Was up there last saturday for the last of the top water bite only got 2 small bass.. switched over to try for some pan fish nothing. Was marking fish all over. Did see a lot of guys moving around tho


----------



## Bassbme (Mar 11, 2012)

The last of the top water bite? The top water bite is about to be on fire at Skeeter in the next week or so.


----------



## bountyhunter (Apr 28, 2004)

I was there wens afternoon going for the late evening bite,lake was rolling real good stead off ,fished thurs morning trolled ,cast ,nothing three other boats at the ramp had nothing, temp dropping will help.


----------



## KTkiff (Jul 30, 2004)

Bassbme said:


> The last of the top water bite? The top water bite is about to be on fire at Skeeter in the next week or so.


I always thought the best topwater bite was earlier in the summer. Why do you think it will get better there?


----------



## johnboy111711 (Apr 7, 2004)

kt, it changes. much more shad related.


----------



## brad crappie (Sep 29, 2015)

Let me call Champmen and Mansky!! I will let u boys know! 50 degree u will get them on top


----------



## Bassbme (Mar 11, 2012)

Not to sound like a SA, but I don't think it will get better, I know it will get better. As was said above, it's shad related and the shad move shallow when the water cools and the bass if they weren't already shallow, follow them right up.

IMO late summer and early fall is the best time of year for top water. Especially at Mosquito. You don't need cloudy calm days either. Bright sun middle of the day they will absolutely crush a topwater bait.


----------



## jetdrivr (Sep 22, 2004)

Fished for walleye today from 0700 until 1300. Nada! First time (this year) I have been skunked out there for walleye. Tried flicker shads, worm harness, jigging rap, lindy rigs. No takers, not much boat traffic and I never saw a net get pulled in any of the boats that were obviously walleye fishing. Water was 70.5 in the morning and warmed up to about 72 by midday. Lake was pretty dead as far as numbers of boats and fisherman. Looking forward to the steelhead bite returning in the rivers.

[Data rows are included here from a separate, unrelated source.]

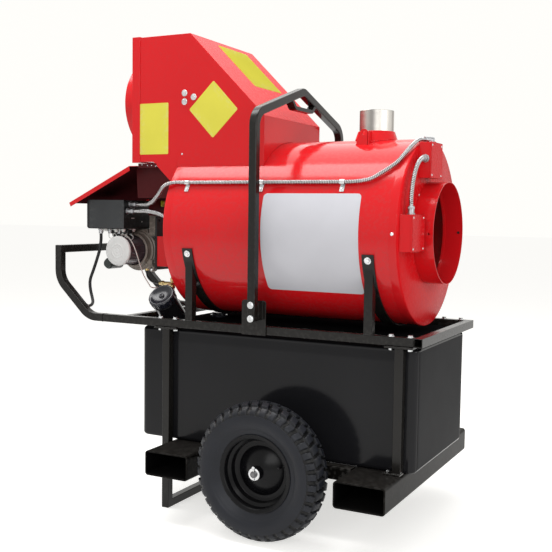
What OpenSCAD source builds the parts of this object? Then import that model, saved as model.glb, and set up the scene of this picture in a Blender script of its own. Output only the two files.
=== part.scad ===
// Indirect diesel heater on a two-wheel frame with fork pockets.
// Units are millimetres. X runs from the handle to the warm air outlet, the side with the
// control box faces -Y, and Z is up. The origin lies on the ground under the middle of the frame.

/* [Frame] */
// Length over the handle loop and the end rail
frame_len = 1292; // [1240:1:1360]
// Width over the two upper rails
frame_w = 530; // [520:1:570]
// Side of the square frame tube
tube = 25.4; // [24:0.2:28]
// Wall of the square frame tube
tube_wall = 2.1; // [1.5:0.1:3]
// Height of the top of the upper rails
rail_top = 608; // [600:1:640]
// Height of the top of the handle loop
handle_top = 829; // [810:1:880]
// Height at which the slope of the handle meets its upright
handle_knee = 715; // [700:1:730]
// Distance from the handle's end at which its slope leaves the rail
handle_reach = 140; // [130:1:150]
// Radius of the bends of the handle, on the tube's centre line
handle_bend = 75; // [50:1:80]
// Distance from the handle's end to the middle of the cross rail
cross_rail_in = 292; // [280:1:300]
// Distance from the handle's end to the middle of the left posts
left_post_in = 451; // [445:1:460]
// Distance from the end rail to the middle of the right posts
right_post_in = 67; // [60:1:75]
// Spacing of the two bolts at the head of a post
post_bolt_gap = 56; // [50:1:70]
// Thickness of the flange plates of the posts
flange_t = 6; // [4:0.5:8]
// Diameter of the frame bolts
bolt_d = 8; // [6:0.5:9]

/* [Fork pockets] */
// Outer width of a fork pocket
pocket_w = 152.4; // [140:0.1:154]
// Outer height of a fork pocket
pocket_h = 76.2; // [60:0.1:80]
// Wall of a fork pocket
pocket_wall = 4.8; // [3:0.1:7]
// Length of a fork pocket, across the heater
pocket_len = 784; // [700:1:790]
// Height of the pockets' top above the middle of the axle
axle_under = 15; // [14:0.5:20]
// Distance from the middle of the right post to the middle of the right pocket
right_pocket_in = 60; // [50:1:62]
// Side of the lower rails that join the pockets
lower_rail = 38.1; // [32:0.1:40]

/* [Wheels] */
// Diameter of a tyre
tyre_d = 406.4; // [396:0.2:410]
// Width of a tyre across its side walls
tyre_w = 116; // [100:1:120]
// Diameter of a rim over its lips
rim_d = 228; // [215:1:240]
// Distance between the outer faces of a rim's lips
rim_w = 84; // [76:1:88]
// Distance from the middle of the heater to the middle of a wheel
wheel_y = 361; // [356:0.5:366]
// Distance of the axle from the middle of the frame
axle_x = 204; // [195:1:210]
// Diameter of the axle
axle_d = 19; // [16:0.1:20]
// Length of a wheel's hub
hub_len = 80; // [72:1:86]
// Outer diameter of a wheel's hub
hub_d = 34; // [30:1:40]
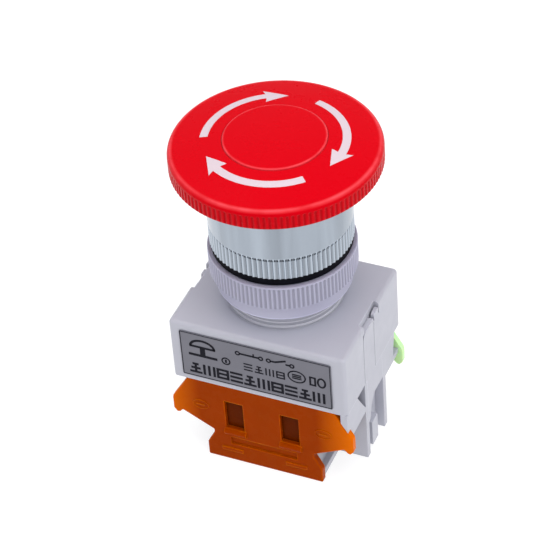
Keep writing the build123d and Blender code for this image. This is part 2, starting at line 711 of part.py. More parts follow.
def cover(place):
    """A clip-on cover with two sunk panes, a lip under each, a shallow band and two small bars."""
    outer, way = place["outer"], place["way"]
    face = Plane.XZ.offset(-outer)
    with BuildPart() as plate:
        with BuildSketch(face) as outline:
            cover_outline()
            fillet(outline.vertices(), 0.3)
        extrude(amount=-way * COVER_T)
        chamfer(plate.faces().sort_by(Axis.Y)[0 if way > 0 else -1].edges(), 0.15)
        with BuildSketch(face):
            with GridLocations(2 * PANE_X, 0, 2, 1):
                with Locations((0, PANE_Z)):
                    Rectangle(PANE_W, PANE_H)
        extrude(amount=-way * (COVER_T - PANE_T), mode=Mode.SUBTRACT)
        with BuildSketch(face):
            with Locations((0, BAND_Z)):
                Rectangle(BAND_W, BAND_H)
        extrude(amount=-way * BAND_DEPTH, mode=Mode.SUBTRACT)
        for side in (-1, 1):
            with Locations(Location((side * PANE_X, outer + way * (LIP_R - LIP_PROUD), LIP_Z), (0, 90, 0))):
                Cylinder(LIP_R, LIP_W)
            bar_x = (side * BAR_X[0], side * BAR_X[1])
            fill(bar_x, (outer - way * BAR_PROUD, outer + way * 0.3), BAR_Z)
    return plate.part


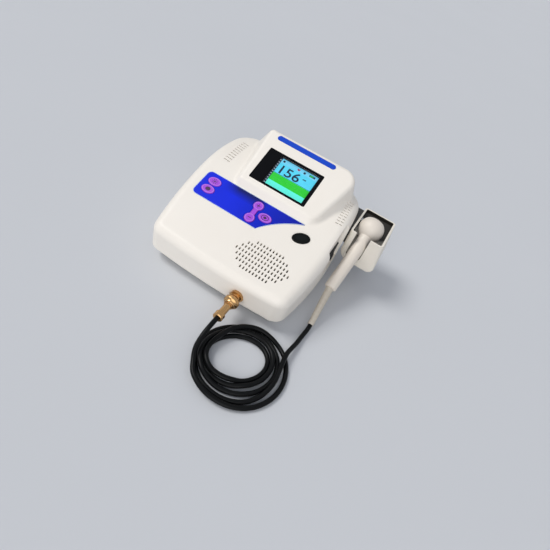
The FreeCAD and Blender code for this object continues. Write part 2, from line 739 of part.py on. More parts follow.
def socket_openings():
    """Seats and holes for the bayonet socket, the power switch, the earphone jack and the power inlet."""
    reach = 4 * WALL
    body = FRAME_BODY
    return [rod(SOCKET_PAD_R, (SOCKET_X, SOCKET_SEAT_Y, SOCKET_Z), Y_AXIS * -1, reach),
            rod(BARREL_R + THREAD_GAP, (SOCKET_X, -reach, SOCKET_Z), Y_AXIS, 2 * reach),
            rod(SOCKET_FLANGE_R + FIT, (SOCKET_X, SOCKET_SEAT_Y + SOCKET_PAD, SOCKET_Z), Y_AXIS, reach),
            side_bay(0),
            box((SWITCH_SEAT_X - reach, SWITCH_Y - FRAME_LENGTH / 2 + body - FIT,
                 SWITCH_Z - FRAME_HEIGHT / 2 + body - FIT),
                (SWITCH_SEAT_X + reach, SWITCH_Y + FRAME_LENGTH / 2 - body + FIT,
                 SWITCH_Z + FRAME_HEIGHT / 2 - body + FIT)),
            rod(JACK_BUSH_R + FIT, (JACK_SEAT_X - reach, JACK_Y, JACK_Z), X_AXIS, 2 * reach),
            rod(DC_FLANGE_R + FIT, (DC_X, DC_SEAT_Y, DC_Z), Y_AXIS, reach),
            rod(DC_BUSH_R + FIT, (DC_X, DC_SEAT_Y - reach, DC_Z), Y_AXIS, 2 * reach)]


def upper_shell(form):
    cavity = case_cavity()
    shell = form.cut(cavity).cut(plan_prism(FLANGE_WIDTH, PARTING_Z - 1, PARTING_Z + FLANGE + 1))
    pad = rod(SOCKET_PAD_R, (SOCKET_X, SOCKET_SEAT_Y, SOCKET_Z), Y_AXIS, SOCKET_PAD).common(form)
    growths = [pad, side_bay(WALL).common(form)] + rocker_ears() + deck_posts() + face_posts()
    growths += [case_boss(site, form) for site in CASE_BOSSES]
    growths += [rod(POST_R, (wall_x(y) - 4 * WALL, y, z), X_AXIS, 4 * WALL).common(form)
                for y, z in HOLDER_SCREWS]
    shell = fused([shell] + growths)
    cutters = grille_slots() + vent_slots() + window_opening() + keypad_openings() + socket_openings()
    cutters += [rod(SCREW_R + THREAD_GAP, (wall_x(y) - 3.5 * WALL, y, z), X_AXIS, 4 * WALL)
                for y, z in HOLDER_SCREWS]
    return shell.cut(Part.makeCompound(cutters))


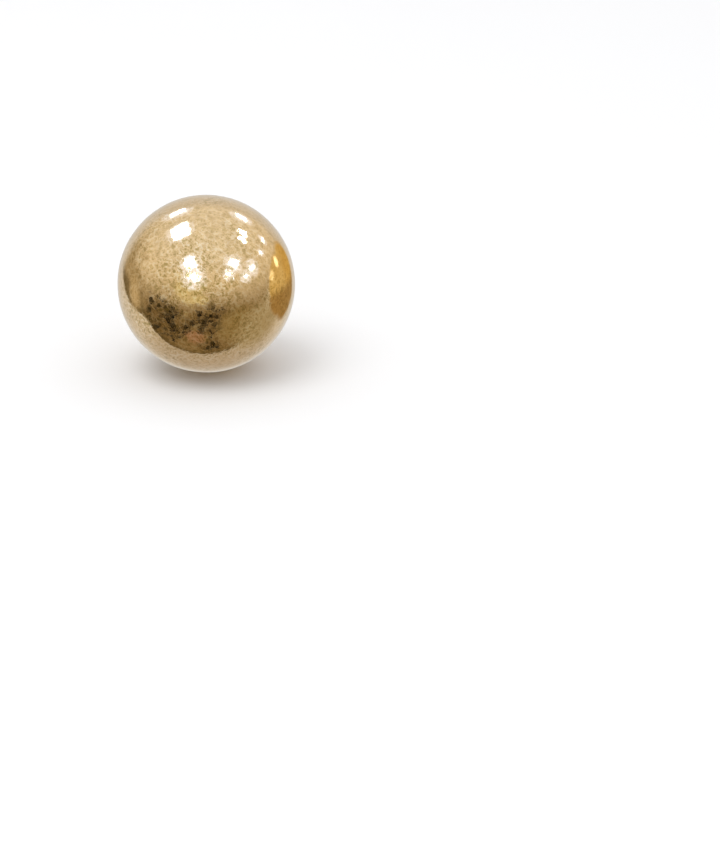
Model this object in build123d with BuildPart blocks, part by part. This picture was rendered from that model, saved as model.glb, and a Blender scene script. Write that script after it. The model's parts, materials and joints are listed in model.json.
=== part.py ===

Need a change of pace!


----------



## Brian87 (Apr 30, 2014)

Started the day at about 645 nice fog on the lake, water is down about 2 feet an about 71 degrees. Fished the south end with green pumpkin big trd got a 2 pound bass,1 nice 22in eye. Slow fishing but beautiful day to be out.


----------



## Popspastime (Apr 1, 2014)

How were the weeds for getting around?


----------



## Brian87 (Apr 30, 2014)

Still pretty thick on the east side where I was some on the grass flat down by the dam was starting to change color


----------



## 82441 (Sep 6, 2019)

We were there on Saturday. Tough day for bass. only caught a couple of small ones


----------



## Brian87 (Apr 30, 2014)

Was going to take the wife tomorrow. Any up dates.


----------